— BEGIN EXTRACTED DATA —

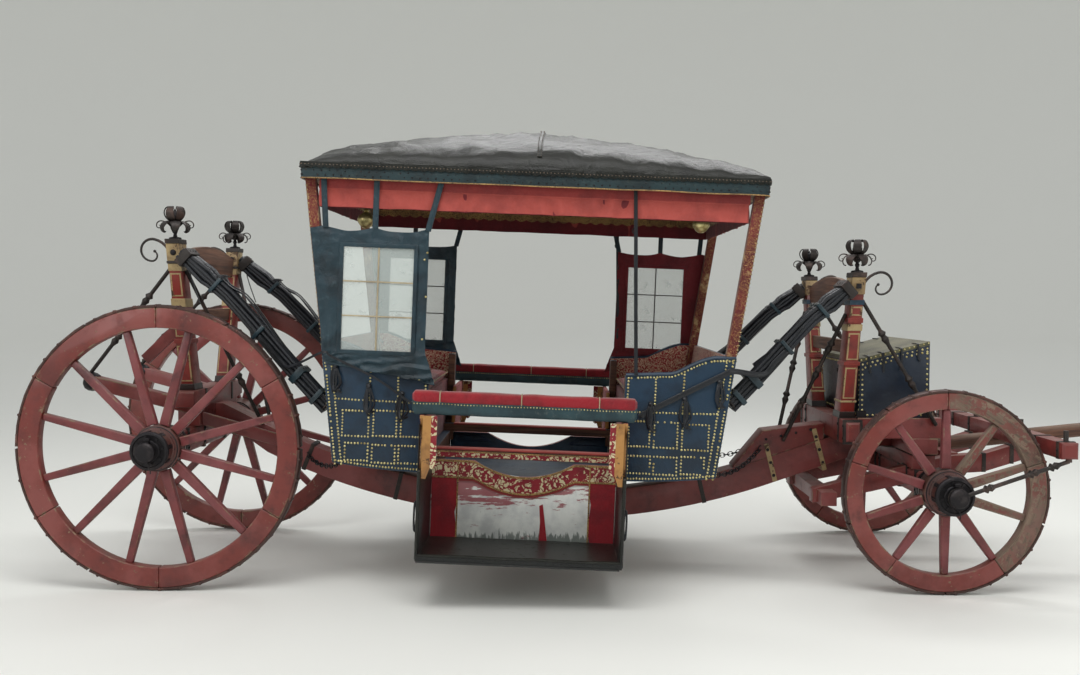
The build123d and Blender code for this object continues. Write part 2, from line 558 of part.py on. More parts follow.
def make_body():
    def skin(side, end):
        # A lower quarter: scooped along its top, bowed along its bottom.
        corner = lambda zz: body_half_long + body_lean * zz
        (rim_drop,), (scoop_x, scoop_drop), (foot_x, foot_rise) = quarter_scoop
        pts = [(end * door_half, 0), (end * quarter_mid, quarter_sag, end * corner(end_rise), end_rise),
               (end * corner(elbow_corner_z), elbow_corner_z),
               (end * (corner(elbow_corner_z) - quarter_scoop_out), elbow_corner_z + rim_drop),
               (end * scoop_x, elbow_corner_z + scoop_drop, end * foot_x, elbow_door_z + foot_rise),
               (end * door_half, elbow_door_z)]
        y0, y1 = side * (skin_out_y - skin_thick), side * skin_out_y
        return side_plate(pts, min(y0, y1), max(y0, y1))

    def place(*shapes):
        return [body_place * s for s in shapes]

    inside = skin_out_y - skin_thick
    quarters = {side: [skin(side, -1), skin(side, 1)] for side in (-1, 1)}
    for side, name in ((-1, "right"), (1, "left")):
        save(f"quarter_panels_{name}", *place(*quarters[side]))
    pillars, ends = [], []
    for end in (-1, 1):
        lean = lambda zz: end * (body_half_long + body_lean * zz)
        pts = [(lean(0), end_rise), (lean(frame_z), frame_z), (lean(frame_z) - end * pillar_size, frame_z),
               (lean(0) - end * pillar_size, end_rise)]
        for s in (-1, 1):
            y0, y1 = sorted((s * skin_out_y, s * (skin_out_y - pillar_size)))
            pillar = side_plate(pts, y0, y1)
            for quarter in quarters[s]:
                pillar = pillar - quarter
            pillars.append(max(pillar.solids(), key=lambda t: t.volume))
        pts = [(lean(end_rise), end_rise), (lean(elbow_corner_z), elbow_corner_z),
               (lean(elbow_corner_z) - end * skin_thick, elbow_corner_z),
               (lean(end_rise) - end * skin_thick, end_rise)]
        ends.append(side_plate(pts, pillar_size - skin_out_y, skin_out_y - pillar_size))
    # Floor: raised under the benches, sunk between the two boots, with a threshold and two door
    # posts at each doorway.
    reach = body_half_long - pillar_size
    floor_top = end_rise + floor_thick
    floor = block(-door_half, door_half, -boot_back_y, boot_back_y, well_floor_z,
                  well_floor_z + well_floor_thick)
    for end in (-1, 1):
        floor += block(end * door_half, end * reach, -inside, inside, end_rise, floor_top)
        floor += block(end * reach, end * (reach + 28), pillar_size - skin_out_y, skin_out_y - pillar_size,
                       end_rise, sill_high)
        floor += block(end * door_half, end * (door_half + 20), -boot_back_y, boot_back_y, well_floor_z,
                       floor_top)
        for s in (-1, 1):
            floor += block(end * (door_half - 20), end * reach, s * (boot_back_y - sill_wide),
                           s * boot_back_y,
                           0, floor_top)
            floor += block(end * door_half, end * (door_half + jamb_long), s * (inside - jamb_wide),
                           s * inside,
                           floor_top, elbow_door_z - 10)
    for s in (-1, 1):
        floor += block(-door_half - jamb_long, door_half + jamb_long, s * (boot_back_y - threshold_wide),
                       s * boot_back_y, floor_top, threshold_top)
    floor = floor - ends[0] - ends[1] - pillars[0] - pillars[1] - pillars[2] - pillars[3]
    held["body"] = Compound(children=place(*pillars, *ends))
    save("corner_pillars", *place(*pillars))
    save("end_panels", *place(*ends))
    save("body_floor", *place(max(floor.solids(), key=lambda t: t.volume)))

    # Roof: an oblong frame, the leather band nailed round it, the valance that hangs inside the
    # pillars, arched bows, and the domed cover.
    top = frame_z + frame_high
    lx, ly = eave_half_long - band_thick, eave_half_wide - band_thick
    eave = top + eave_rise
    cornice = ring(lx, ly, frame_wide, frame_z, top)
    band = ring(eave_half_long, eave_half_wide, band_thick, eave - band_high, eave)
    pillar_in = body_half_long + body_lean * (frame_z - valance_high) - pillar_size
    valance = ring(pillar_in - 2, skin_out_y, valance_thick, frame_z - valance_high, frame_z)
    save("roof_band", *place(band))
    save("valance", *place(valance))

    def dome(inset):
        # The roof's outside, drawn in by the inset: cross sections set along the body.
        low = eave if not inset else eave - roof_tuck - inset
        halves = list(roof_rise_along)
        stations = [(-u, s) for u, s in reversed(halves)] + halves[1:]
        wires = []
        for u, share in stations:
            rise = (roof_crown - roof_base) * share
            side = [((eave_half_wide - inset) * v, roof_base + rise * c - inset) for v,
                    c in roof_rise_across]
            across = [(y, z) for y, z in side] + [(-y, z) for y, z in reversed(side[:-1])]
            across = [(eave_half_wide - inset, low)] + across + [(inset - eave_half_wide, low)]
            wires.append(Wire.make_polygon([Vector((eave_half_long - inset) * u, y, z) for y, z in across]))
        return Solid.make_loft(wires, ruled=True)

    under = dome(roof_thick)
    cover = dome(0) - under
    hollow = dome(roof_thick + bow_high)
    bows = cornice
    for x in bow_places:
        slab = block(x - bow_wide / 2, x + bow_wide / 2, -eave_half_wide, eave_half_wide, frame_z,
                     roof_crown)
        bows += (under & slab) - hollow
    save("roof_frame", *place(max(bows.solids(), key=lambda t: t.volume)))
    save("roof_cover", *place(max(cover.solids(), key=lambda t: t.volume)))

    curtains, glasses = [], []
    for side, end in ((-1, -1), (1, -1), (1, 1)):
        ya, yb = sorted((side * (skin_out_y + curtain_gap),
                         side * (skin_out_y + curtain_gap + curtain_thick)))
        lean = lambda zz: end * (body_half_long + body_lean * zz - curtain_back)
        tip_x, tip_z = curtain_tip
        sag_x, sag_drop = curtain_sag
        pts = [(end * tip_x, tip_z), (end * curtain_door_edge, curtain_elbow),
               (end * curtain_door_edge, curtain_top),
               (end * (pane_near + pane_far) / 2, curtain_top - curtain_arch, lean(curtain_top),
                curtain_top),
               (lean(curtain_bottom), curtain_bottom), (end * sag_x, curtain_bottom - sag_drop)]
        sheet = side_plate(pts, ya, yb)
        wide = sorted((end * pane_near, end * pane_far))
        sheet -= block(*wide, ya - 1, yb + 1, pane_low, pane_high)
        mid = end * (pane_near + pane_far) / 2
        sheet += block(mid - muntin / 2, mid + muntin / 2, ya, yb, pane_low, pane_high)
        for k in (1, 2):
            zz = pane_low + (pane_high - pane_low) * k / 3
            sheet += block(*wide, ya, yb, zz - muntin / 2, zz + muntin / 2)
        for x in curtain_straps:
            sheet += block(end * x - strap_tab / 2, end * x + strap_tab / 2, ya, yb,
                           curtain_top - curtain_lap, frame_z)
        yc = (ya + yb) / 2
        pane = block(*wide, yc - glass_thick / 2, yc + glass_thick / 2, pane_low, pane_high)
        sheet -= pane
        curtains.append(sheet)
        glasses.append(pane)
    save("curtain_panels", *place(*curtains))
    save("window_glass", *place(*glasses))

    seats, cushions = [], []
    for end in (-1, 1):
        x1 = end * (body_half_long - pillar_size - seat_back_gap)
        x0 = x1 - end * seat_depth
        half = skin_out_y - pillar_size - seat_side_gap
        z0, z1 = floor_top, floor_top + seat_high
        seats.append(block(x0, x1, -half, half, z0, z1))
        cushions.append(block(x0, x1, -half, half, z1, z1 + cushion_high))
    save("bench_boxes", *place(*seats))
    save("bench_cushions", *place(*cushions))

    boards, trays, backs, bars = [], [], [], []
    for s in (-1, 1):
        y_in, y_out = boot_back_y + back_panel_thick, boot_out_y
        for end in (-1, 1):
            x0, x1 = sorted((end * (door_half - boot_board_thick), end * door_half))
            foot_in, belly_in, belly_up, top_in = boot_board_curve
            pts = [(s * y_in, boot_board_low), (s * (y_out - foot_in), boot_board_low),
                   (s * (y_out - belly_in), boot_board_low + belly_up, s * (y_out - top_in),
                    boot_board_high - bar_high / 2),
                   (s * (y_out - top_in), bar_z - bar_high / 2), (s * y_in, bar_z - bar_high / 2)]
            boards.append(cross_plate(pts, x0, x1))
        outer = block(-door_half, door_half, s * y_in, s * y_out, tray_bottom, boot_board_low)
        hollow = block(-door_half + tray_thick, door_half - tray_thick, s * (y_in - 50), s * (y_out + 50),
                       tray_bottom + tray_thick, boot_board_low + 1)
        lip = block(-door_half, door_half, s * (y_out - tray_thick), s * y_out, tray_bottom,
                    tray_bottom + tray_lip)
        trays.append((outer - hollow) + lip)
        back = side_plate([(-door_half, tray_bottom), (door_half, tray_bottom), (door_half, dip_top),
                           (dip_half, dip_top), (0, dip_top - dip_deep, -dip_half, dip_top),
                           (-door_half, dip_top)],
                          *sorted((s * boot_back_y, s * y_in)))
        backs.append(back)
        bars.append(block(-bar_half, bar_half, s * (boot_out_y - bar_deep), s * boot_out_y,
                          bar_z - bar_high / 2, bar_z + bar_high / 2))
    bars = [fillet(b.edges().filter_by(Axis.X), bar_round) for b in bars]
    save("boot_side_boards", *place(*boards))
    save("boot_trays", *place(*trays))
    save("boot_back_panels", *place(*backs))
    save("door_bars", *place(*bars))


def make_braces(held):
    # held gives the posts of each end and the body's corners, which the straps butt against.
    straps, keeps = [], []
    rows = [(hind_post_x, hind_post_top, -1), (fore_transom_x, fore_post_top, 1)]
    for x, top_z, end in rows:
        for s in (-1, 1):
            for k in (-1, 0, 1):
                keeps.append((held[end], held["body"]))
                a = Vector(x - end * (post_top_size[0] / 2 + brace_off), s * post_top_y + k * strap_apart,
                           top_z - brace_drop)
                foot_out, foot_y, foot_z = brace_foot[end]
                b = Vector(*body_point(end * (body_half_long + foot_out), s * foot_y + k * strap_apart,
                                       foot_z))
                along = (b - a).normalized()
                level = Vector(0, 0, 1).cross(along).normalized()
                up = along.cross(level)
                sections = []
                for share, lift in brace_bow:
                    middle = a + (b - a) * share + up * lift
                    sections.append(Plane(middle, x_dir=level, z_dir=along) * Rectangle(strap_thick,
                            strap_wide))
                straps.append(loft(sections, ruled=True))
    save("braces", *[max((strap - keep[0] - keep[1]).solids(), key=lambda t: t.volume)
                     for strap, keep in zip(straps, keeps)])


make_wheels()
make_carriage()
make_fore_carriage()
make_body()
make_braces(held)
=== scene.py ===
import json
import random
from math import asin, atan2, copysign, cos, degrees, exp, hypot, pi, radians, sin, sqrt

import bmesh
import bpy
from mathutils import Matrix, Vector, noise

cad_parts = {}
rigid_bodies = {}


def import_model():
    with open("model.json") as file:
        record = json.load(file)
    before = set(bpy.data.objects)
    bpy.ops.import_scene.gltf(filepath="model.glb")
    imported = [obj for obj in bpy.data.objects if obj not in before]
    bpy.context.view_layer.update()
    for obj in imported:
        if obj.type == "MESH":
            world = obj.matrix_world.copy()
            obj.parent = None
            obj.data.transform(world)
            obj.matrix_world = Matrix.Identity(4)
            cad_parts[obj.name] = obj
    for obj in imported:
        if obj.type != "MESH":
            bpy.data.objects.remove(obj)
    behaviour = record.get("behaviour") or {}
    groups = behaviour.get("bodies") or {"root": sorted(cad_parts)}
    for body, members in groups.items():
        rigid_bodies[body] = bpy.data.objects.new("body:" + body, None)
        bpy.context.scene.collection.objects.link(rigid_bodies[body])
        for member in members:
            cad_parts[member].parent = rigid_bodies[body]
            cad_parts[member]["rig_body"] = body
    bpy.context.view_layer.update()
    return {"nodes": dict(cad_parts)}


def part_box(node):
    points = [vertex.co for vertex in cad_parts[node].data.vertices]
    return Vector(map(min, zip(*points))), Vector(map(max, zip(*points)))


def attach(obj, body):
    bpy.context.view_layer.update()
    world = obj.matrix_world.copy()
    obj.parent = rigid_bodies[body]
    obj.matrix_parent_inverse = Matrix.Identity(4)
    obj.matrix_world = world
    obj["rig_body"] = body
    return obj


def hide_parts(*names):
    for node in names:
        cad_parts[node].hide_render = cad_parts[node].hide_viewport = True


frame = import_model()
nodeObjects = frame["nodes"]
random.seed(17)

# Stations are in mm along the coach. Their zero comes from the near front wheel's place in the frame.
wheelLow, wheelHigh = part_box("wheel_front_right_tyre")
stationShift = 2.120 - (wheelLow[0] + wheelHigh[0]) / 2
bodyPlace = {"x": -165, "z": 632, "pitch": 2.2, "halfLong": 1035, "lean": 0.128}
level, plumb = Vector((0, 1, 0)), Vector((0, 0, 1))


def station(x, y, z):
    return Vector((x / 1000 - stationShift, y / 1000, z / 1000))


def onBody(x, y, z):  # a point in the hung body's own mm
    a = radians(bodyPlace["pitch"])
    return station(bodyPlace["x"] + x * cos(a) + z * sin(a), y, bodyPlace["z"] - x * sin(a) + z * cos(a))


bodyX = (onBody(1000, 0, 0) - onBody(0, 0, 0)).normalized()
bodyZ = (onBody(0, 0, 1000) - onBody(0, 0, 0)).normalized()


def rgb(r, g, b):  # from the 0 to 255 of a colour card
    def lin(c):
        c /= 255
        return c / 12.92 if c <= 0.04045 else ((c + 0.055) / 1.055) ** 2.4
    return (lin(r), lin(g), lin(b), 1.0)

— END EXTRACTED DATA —
— BEGIN EXTRACTED DATA —

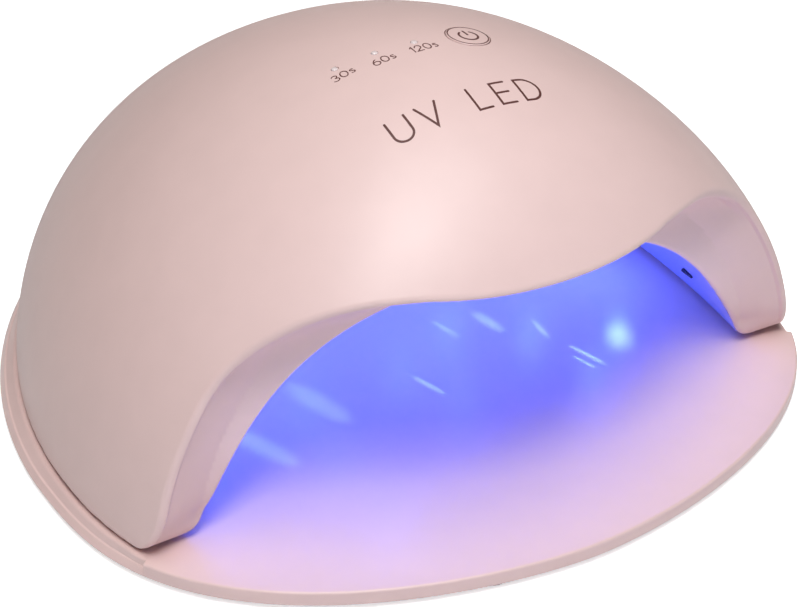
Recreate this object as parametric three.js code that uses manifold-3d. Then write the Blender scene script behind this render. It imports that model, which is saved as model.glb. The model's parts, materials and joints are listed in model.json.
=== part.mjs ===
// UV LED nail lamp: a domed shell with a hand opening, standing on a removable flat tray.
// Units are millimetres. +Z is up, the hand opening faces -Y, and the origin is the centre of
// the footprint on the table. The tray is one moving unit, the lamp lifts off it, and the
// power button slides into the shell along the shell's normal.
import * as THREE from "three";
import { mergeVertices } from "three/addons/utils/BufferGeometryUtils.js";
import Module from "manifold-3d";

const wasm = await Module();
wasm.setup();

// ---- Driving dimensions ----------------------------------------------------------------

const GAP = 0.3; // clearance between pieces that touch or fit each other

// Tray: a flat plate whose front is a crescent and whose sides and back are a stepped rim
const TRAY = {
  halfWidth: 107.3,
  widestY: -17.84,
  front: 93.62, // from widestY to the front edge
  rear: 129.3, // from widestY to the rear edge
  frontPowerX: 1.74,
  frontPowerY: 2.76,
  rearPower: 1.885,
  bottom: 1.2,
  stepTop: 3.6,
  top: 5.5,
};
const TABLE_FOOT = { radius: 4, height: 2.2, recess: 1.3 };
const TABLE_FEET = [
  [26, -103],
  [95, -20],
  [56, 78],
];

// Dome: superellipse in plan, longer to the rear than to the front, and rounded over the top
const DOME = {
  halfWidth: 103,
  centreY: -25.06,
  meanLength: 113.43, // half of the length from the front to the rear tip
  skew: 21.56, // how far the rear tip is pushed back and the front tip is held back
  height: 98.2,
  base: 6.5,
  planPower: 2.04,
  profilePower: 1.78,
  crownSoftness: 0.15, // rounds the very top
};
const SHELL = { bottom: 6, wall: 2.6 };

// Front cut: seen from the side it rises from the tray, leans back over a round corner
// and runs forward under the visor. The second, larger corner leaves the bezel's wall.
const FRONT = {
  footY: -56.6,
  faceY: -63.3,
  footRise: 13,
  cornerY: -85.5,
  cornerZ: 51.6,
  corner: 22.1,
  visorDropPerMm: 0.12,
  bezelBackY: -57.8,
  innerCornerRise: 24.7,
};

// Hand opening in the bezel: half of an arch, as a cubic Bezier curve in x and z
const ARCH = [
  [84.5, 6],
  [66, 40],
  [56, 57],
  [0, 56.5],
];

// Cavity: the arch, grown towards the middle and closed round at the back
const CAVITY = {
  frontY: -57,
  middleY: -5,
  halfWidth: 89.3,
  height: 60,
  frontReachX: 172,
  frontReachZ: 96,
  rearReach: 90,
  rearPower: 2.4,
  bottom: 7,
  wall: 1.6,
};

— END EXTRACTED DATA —

* **REQUEST**:
From the records above, retype only the lines starting at the line that contains "imported = [obj" and ending at the line that contains "obj.matrix_world = Matrix.Identity(4)", both included.

* **WRITTEN ANSWER**:
    imported = [obj for obj in bpy.data.objects if obj not in before]
    bpy.context.view_layer.update()
    for obj in imported:
        if obj.type == "MESH":
            world = obj.matrix_world.copy()
            obj.parent = None
            obj.data.transform(world)
            obj.matrix_world = Matrix.Identity(4)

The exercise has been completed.